Purpose: This paper examines conditional approvals that allow the marketing of medicines with unsettled benefit-risk profiles in the European Union.
Methods: We identified medicines that had received conditional approval from the European Medicines Agency in the period January 2006-June 2015. We searched the reasons and bases for approvals, the median time to address the specific obligations imposed in order to cover the information gap and allow regular authorisations, and their extent of fulfilment.
Results: Of the 26 products conditionally authorised two were withdrawn for commercial reasons, ten were switched to regular approval, and 14 are still under conditional approval. Conditional approval was granted mainly to medicinal products intended for seriously debilitating disease or life-threatening disease. The median time to address the specific obligations was four years (range 0.2 to 7.7). There were delays or discrepancies in the fulfilment of these obligations in more than one third of the authorisation procedures.

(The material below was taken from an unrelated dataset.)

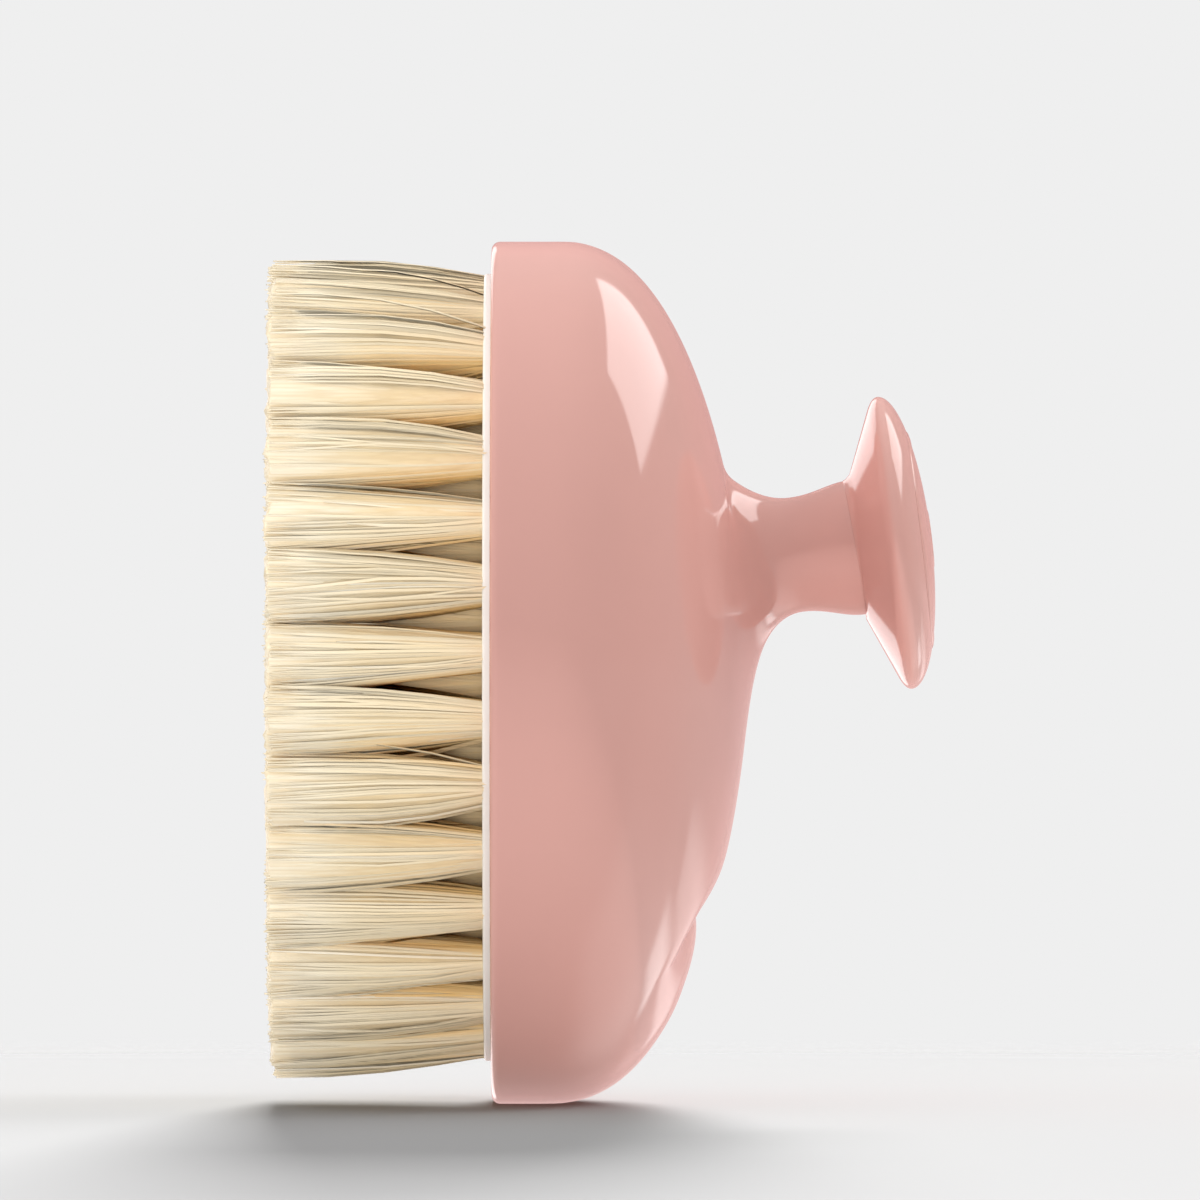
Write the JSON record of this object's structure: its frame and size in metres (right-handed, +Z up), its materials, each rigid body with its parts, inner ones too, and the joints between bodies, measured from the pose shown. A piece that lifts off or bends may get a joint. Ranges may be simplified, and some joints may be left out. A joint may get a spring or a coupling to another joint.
{
  "type": "body brush",
  "caption": "Oval palm body brush: glossy domed plastic handle with a mushroom knob on a short neck, a finger scoop, and an oval plate of flared plant-fibre tufts.",
  "frame": {"origin": "middle of the small flat on the lower end of the oval rim, which is the face the brush stands on", "axes": "+Z up along the oval's long axis, +X from the bristles to the knob, so the bristles point along -X, and Y across the oval"},
  "size_m": [0.089, 0.098, 0.115],
  "materials": {
    "handle_pink": "gloss",
    "screw_steel": "satin",
    "plate_white": "satin",
    "tuft_fibre": "matte"
  },
  "bodies": {
    "root": {"handle_shell": "handle_pink", "knob": "handle_pink", "knob_cap": "handle_pink", "knob_screw": "screw_steel", "bristle_plate": "plate_white", "tuft_row_1": "tuft_fibre", "tuft_row_2": "tuft_fibre", "tuft_row_3": "tuft_fibre", "tuft_row_4": "tuft_fibre", "tuft_row_5": "tuft_fibre", "tuft_row_6": "tuft_fibre"}
  },
  "joints": []
}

Conclusions: In most cases there was limited evidence supporting the positive benefit-risk balance at the time of approval. Delays or discrepancies in the fulfilment of obligations allow medicinal products with unsettled benefit-risk profiles onto the market for several years. This should be taken into account when further early or step-wise licensing strategies are considered.
Keywords: Clinical trials; Drug regulation; Marketing authorisation; Orphan drugs; Post-market measure.